# Brief:
For the listing below, give the count of lines containing the string "picture" and nothing else.

# Provided information:
....
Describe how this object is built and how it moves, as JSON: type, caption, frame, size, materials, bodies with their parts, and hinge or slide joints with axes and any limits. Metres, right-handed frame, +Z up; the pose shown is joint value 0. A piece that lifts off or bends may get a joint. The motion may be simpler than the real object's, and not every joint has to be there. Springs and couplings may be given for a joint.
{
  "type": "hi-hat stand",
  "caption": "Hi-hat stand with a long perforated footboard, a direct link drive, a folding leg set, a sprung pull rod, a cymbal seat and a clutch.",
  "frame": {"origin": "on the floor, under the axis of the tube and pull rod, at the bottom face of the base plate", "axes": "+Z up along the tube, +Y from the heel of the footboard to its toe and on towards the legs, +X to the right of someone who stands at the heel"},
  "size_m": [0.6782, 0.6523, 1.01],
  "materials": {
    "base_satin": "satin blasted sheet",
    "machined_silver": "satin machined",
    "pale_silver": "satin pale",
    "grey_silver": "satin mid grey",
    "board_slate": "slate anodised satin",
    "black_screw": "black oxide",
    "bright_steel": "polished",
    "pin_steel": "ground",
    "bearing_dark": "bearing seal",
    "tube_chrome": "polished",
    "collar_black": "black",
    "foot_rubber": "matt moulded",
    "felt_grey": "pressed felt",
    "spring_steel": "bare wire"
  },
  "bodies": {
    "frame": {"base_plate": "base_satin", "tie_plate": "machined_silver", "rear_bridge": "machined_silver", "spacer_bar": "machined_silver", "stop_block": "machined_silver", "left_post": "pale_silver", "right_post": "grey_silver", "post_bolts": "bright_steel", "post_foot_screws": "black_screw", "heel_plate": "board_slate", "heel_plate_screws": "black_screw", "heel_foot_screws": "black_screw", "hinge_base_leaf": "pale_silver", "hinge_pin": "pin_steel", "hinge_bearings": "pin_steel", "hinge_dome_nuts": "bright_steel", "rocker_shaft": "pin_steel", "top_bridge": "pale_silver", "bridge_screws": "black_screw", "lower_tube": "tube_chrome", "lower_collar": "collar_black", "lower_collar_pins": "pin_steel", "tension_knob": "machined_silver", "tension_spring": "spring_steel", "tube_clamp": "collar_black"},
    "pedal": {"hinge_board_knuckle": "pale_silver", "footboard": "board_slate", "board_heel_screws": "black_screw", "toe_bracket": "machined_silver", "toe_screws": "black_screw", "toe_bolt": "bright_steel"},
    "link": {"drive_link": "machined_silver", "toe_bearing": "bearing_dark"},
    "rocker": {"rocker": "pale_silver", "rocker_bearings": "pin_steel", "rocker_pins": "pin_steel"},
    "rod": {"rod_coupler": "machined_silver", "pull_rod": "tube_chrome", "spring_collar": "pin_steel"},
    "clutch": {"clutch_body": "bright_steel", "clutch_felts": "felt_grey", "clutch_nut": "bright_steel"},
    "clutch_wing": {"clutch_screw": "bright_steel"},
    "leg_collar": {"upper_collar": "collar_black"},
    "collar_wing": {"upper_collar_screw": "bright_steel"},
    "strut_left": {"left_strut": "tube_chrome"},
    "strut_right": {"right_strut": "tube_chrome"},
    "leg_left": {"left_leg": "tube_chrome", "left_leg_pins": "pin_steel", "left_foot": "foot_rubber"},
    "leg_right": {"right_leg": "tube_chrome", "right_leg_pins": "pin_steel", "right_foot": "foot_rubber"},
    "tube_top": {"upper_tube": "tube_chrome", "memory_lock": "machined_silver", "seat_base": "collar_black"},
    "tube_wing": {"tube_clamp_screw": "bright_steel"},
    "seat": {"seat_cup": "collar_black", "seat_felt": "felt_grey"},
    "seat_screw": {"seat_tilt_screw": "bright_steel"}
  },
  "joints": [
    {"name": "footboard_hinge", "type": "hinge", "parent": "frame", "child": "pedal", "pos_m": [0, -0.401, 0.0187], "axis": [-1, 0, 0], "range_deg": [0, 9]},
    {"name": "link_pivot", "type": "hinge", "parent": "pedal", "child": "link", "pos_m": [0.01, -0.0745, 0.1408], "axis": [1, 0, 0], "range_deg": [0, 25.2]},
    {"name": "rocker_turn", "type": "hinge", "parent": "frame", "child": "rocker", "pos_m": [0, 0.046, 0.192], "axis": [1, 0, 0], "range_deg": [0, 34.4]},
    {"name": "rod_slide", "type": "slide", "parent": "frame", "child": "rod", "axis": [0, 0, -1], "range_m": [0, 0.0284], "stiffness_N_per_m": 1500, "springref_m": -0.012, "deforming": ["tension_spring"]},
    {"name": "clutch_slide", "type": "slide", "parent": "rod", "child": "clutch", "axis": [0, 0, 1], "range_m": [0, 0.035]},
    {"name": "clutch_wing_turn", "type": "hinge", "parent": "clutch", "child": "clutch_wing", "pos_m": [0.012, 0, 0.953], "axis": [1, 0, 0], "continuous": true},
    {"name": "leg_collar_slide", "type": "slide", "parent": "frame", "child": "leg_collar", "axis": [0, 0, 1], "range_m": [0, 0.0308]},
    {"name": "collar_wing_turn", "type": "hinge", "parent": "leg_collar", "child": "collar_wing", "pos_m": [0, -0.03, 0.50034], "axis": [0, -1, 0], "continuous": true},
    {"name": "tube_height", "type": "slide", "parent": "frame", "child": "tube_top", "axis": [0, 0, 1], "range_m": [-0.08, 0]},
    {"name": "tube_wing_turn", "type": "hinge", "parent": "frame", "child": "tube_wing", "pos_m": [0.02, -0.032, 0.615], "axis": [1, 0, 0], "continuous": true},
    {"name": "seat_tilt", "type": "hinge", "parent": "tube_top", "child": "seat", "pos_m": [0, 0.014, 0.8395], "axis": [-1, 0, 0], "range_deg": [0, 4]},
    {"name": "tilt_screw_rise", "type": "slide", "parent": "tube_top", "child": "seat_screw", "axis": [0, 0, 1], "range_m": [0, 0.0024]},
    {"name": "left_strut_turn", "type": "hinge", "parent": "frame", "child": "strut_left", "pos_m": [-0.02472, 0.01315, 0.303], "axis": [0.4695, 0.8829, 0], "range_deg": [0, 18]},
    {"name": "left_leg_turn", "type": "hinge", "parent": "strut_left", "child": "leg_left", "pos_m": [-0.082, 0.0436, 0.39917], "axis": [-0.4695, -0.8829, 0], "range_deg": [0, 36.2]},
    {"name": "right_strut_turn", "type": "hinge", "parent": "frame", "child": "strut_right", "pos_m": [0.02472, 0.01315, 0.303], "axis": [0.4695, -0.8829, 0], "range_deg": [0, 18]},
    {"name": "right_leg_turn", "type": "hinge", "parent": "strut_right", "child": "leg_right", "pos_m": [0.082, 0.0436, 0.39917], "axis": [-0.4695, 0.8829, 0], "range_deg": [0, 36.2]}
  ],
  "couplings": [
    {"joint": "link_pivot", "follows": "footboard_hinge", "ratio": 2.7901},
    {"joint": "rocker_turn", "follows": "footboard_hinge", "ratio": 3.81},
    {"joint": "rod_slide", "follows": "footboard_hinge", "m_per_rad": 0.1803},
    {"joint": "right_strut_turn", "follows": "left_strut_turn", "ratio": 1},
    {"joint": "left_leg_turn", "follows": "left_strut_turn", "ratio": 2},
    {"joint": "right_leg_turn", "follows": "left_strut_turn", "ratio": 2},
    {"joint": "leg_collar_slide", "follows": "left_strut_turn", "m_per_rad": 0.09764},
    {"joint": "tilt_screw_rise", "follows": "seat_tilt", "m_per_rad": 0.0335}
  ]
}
....
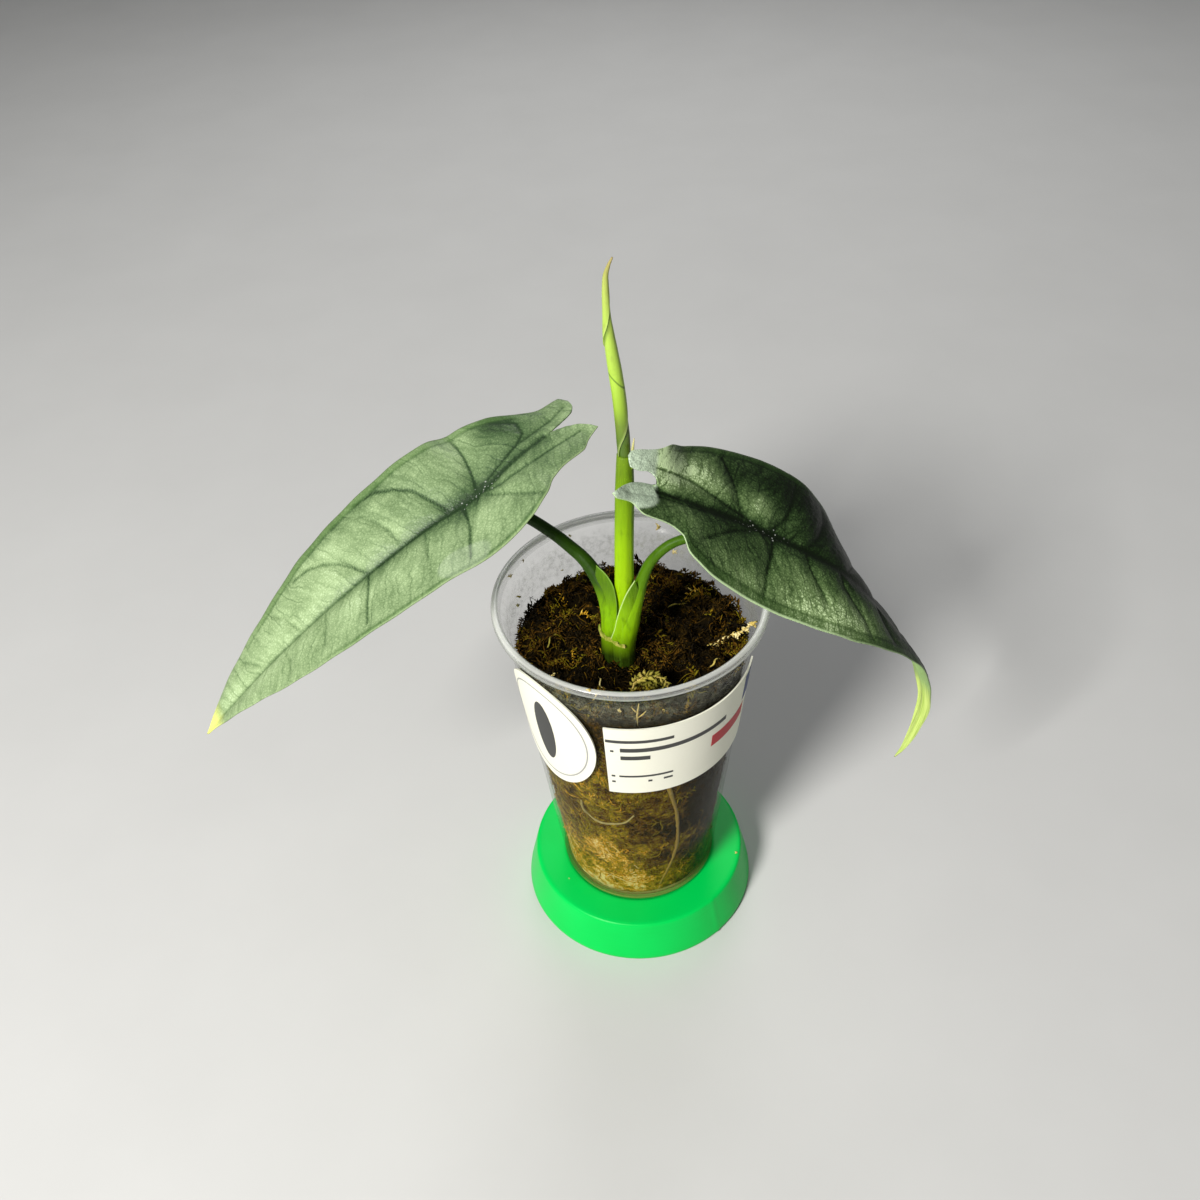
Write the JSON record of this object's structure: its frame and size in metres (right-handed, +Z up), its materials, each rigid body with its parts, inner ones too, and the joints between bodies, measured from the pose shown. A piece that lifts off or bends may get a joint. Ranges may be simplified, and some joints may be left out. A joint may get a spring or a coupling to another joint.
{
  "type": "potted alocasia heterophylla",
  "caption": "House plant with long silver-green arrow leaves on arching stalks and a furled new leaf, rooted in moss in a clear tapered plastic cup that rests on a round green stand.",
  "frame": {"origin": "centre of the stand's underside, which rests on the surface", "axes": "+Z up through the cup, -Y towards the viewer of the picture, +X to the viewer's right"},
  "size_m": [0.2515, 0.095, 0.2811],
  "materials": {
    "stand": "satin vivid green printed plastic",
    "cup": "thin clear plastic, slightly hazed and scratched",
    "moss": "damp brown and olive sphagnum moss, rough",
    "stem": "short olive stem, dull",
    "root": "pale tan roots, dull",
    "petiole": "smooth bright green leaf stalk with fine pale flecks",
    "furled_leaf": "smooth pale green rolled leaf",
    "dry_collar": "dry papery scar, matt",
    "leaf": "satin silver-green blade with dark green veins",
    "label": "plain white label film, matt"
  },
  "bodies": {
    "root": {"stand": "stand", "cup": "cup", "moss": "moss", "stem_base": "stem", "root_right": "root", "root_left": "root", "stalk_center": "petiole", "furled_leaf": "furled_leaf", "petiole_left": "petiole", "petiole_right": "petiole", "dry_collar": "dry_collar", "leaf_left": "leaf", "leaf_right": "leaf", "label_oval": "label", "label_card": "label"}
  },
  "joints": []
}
....
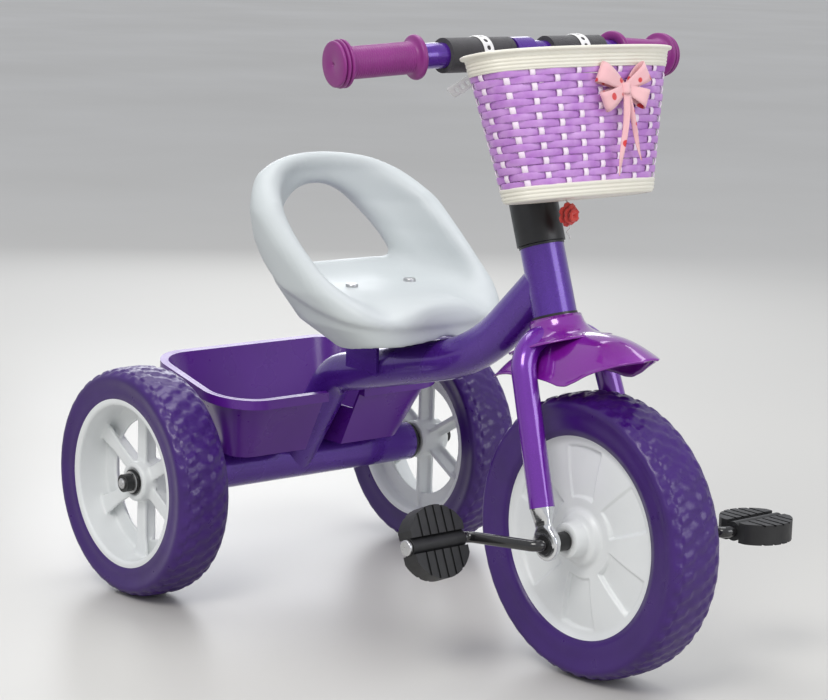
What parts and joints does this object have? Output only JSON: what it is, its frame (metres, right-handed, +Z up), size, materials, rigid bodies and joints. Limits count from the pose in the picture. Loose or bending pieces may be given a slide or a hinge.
....
# Solution for this problem:
2